I've been experimenting with the GGU Q8 models, toggling between T5_FP16 and T5_Q8 configurations. Here are my render times:

Q8 Dev: Resolution: 720x1280 Steps: 20 Sampler: Euler Scheduler: Beta Model: T5_FP16 Clip l Render Time: 85 seconds

Q8 Schnell: Resolution: 720x1280 Steps: 4 Sampler: Euler Scheduler: Simple Model: T5_FP16 Clip l Render Time: 16 seconds

A couple of questions that came up during my tests:

1 - Performance Differences: I noticed better speeds with T5_FP16—averaging 90 seconds for Dev and 18 seconds for Schnell. Switching to T5_Q8 bumped the times to around 100 seconds for Dev and 20 seconds for Schnell. Am I missing something in my workflow here?

2 - Using Clip l: Is Clip l the recommended choice always, or are there other options I should consider? Also, does the order of clips impact the results significantly?

Thanks for taking the time to read this! I know my questions might be basic, but I hope they can help others in the community too. I've attached the workflow file I used for reference.

Cheers!

Captura de tela 2024-08-24 090531 Flux - GGUF - Clean.json

Foul-Tarnished commented 3 weeks ago

GGUF will make things a bit slower, it's expected, it's a compressed format and it needs to do more stuff to load it

Quality comparison from me: Comparison of T5 (all on Flux base model as Q6_K) flux-comparison Euler, beta scheduler, 40 steps

Q6_K looks worse than FP8 for me (too different) Q8 is quite good, but the hairstyle is not the same (bangs hair)

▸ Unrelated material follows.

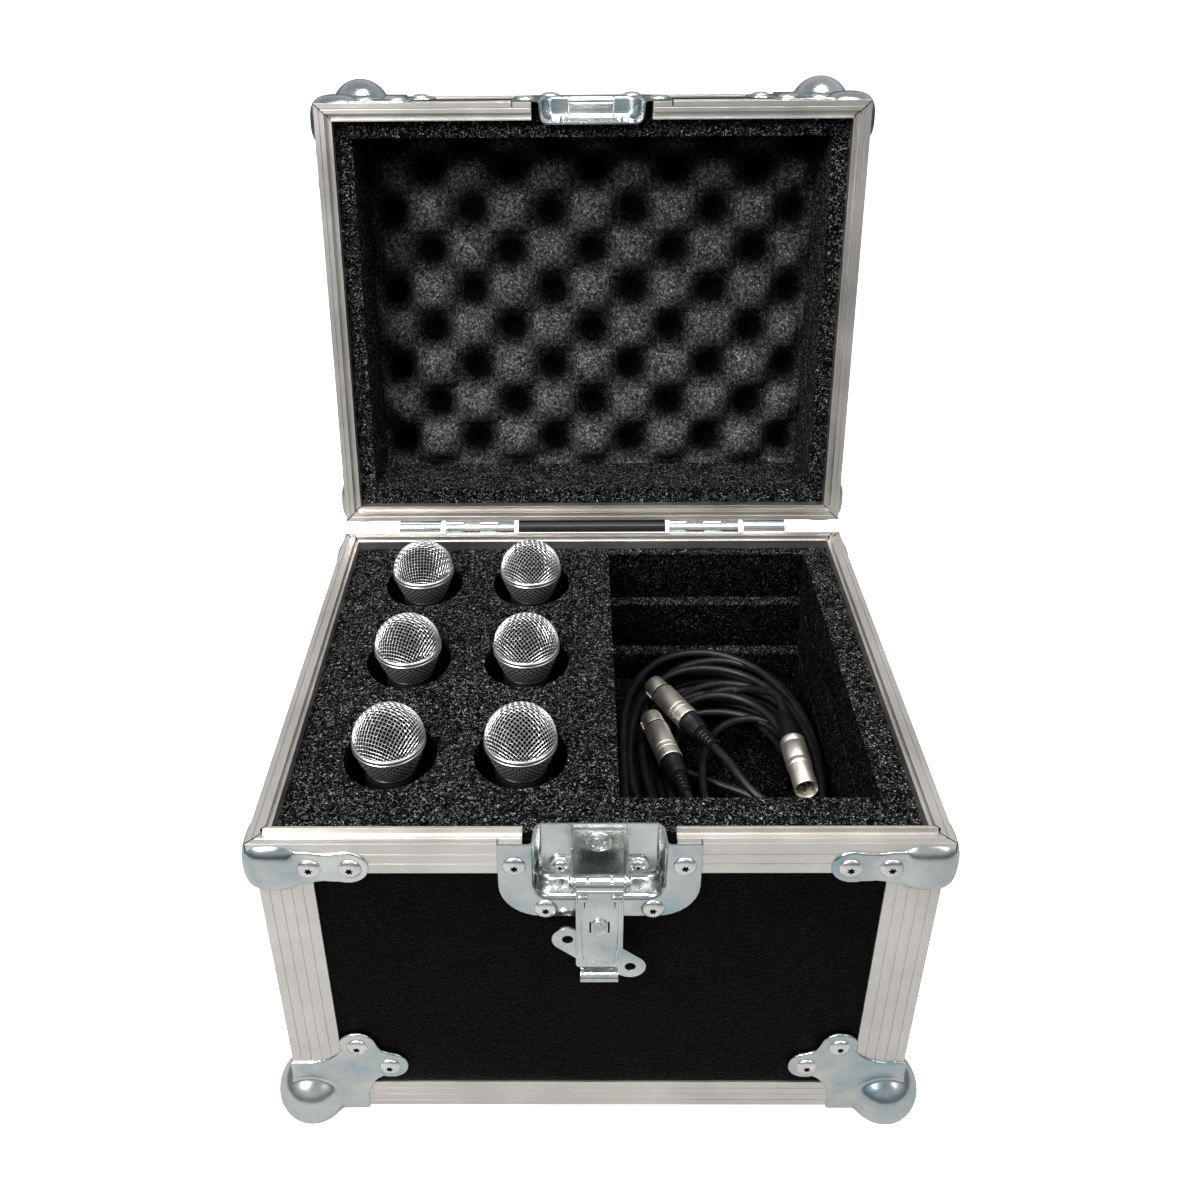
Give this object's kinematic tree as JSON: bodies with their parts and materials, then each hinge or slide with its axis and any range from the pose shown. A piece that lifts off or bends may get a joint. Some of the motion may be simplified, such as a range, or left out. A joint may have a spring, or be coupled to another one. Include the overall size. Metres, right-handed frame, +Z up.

I also tested on Q8 model and results were similar. It seems T5 gets more impacted by gguf compression than the base model. I would only use Q8 for T5, while Q6_K is great for the base model

city96 commented 2 weeks ago

@FerreiraArmando

Performance Differences

This is expected, GGUF quantization will most likely always be slower compared to FP16 or FP8 as dequantizing takes more compute. The current solution is also not as optimized as it could be.

Is Clip l the recommended choice always, or are there other options I should consider? Also, does the order of clips impact the results significantly?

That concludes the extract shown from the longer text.